Im vergangenen Jahr hatte es noch den neuen Rekord von 1,82 Millionen Übernachtungen gegeben, die Auslastung hatte bei knapp 58 Prozent gelegen, Anfang Dezember 2020 lag sie knapp 20 Prozentpunkte drunter. Es gab mit 6525 Betten 110 mehr als Ende 2019 und 1250 mehr als 2016.

Insolvenzen gibt es auf dem Freiburger Hotelmarkt – noch – keine, allerdings stehen vor allem die Hoteliers mit dem Rücken an der Wand, die nicht in eigenen Gebäuden arbeiten. Der starke Sommer – im September lagen die Zahlen sogar auf Vorjahresniveau – habe ein bisschen Luft verschafft. Im April und Mai waren es aber 90 Prozent weniger.

Es gibt Prognosen, wonach der Tourismus erst 2023 wieder auf Vorkrisenniveau läuft. Das gründet sich hauptsächlich auf die ausländischen Gäste, bei denen sich bis Ende September in Freiburg das Minus auf stolze 60 Prozent aufsummierte. Neben den Hotels und der Gastronomie leiden aber auch Gästeführer, der Einzelhandel in der Innenstadt und Reisebüros enorm: „Für die ist das sicher kein Lockdown light“, so Pankow.
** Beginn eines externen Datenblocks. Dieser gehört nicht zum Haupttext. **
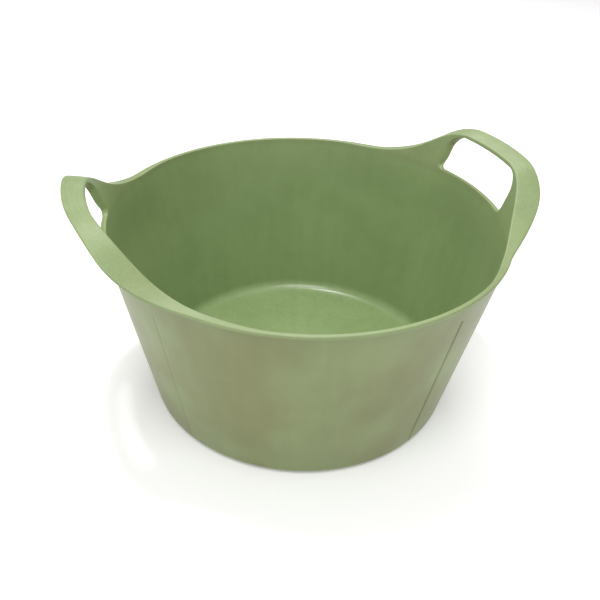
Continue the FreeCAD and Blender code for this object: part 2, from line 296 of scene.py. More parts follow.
def handle_rise(angle):
    """Height of the flange's inner edge above the rim: grip, shoulder, leg and run-out."""
    foot = RIM_RADIUS - LIP_OVERHANG - WALL - PULL_IN
    across = np.abs(foot * np.sin(np.radians(angle)))
    slope = math.atan2(HANDLE_RISE, HANDLE_RUNOUT - HANDLE_SHOULDER)
    shoulder = SHOULDER_RADIUS * math.tan(slope / 2)
    runout = RUNOUT_RADIUS * math.tan(slope / 2)
    past_shoulder = np.clip(across - (HANDLE_SHOULDER - shoulder), 0.0, SHOULDER_RADIUS)
    on_shoulder = HANDLE_RISE - SHOULDER_RADIUS + np.sqrt(SHOULDER_RADIUS ** 2 - past_shoulder ** 2)
    on_leg = (HANDLE_RUNOUT - across) * math.tan(slope)
    before_rim = np.clip(HANDLE_RUNOUT + runout - across, 0.0, RUNOUT_RADIUS)
    on_runout = RUNOUT_RADIUS - np.sqrt(RUNOUT_RADIUS ** 2 - before_rim ** 2)
    leg_start = HANDLE_SHOULDER + shoulder * math.cos(slope)
    leg_end = HANDLE_RUNOUT - runout * math.cos(slope)
    return np.where(across < leg_start, on_shoulder, np.where(across < leg_end, on_leg, on_runout))


def flange_outer(angle):
    """Radius of the outer edge of flange and rim lip."""
    flank = FLANK_DISTANCE / np.cos(np.radians(np.abs(angle) - FLANK_ANGLE))
    straighter = CROWN_FLATNESS * (1.0 / np.cos(np.radians(angle)) - 1.0)
    over_grip = -soft_max(-FLANGE_RADIUS * (1.0 + straighter), -flank, FLANGE_BLEND)
    onto_rim = soft_max(over_grip, RIM_RADIUS - RIM_BLEND / 2, RIM_BLEND)
    beyond = np.abs(angle) > PULL_FADE[1]
    return np.where(beyond, RIM_RADIUS, np.maximum(onto_rim, RIM_RADIUS))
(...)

Stillstand herrscht nicht nur bei den Betrieben, sondern auch beim Bundesverfassungsgericht. Dort ist schon seit 2015 die Frage zu beantworten, ob die Bettensteuer überhaupt rechtlich über jeden Zweifel erhaben ist. Solange das nicht geklärt ist, dürfen die Einnahmen, die die Kommunen kassiert hatten, nicht ausgekehrt werden. Nach Rathausangaben liegen derzeit auf dem Rückstellungskonto 4,46 Millionen Euro. Während die Einnahmen in den ersten drei Quartalen im vergangenen Jahr noch bei 2,28 Millionen Euro lagen, sind im selben Zeitraum 2020 nur 1,15 Millionen dokumentiert. Wenn die insgesamt 4,46 Millionen stimmten, wäre seit 2014 nur gut eine Million Euro angefallen. Zu weiteren Fragen teilte das Rathaus mit: „Wir geben aus Gründen des Steuergeheimnisses prinzipiell keine Informationen zu einzelnen Steuerzahlungen.“

„Wir hoffen natürlich, dass es endlich zu einem Urteil kommt“, sagt Pankow. 1,4 Millionen Euro hatte der Gemeinderat im Zuge der Umsetzung des Tourismuskonzepts für 2019 und 2020 freigegeben. Dieses Konzept geht weg von dem Run auf Rekorde, sondern denkt Gäste und Einheimische zusammen. Tourismus soll akzeptiert sein, nicht wie andernorts der Overtourismus kritisiert. Die Zeitschrift National Geographic veröffentlichte Mitte November ein Ranking, wonach Freiburg 2021 zu den acht nachhaltigsten urbanen Destinationen weltweit zählt. Hoffentlich war die Studie gründlicher recherchiert als die Bezeichnung des Volksstamms: Die Studie spricht von Schwaben.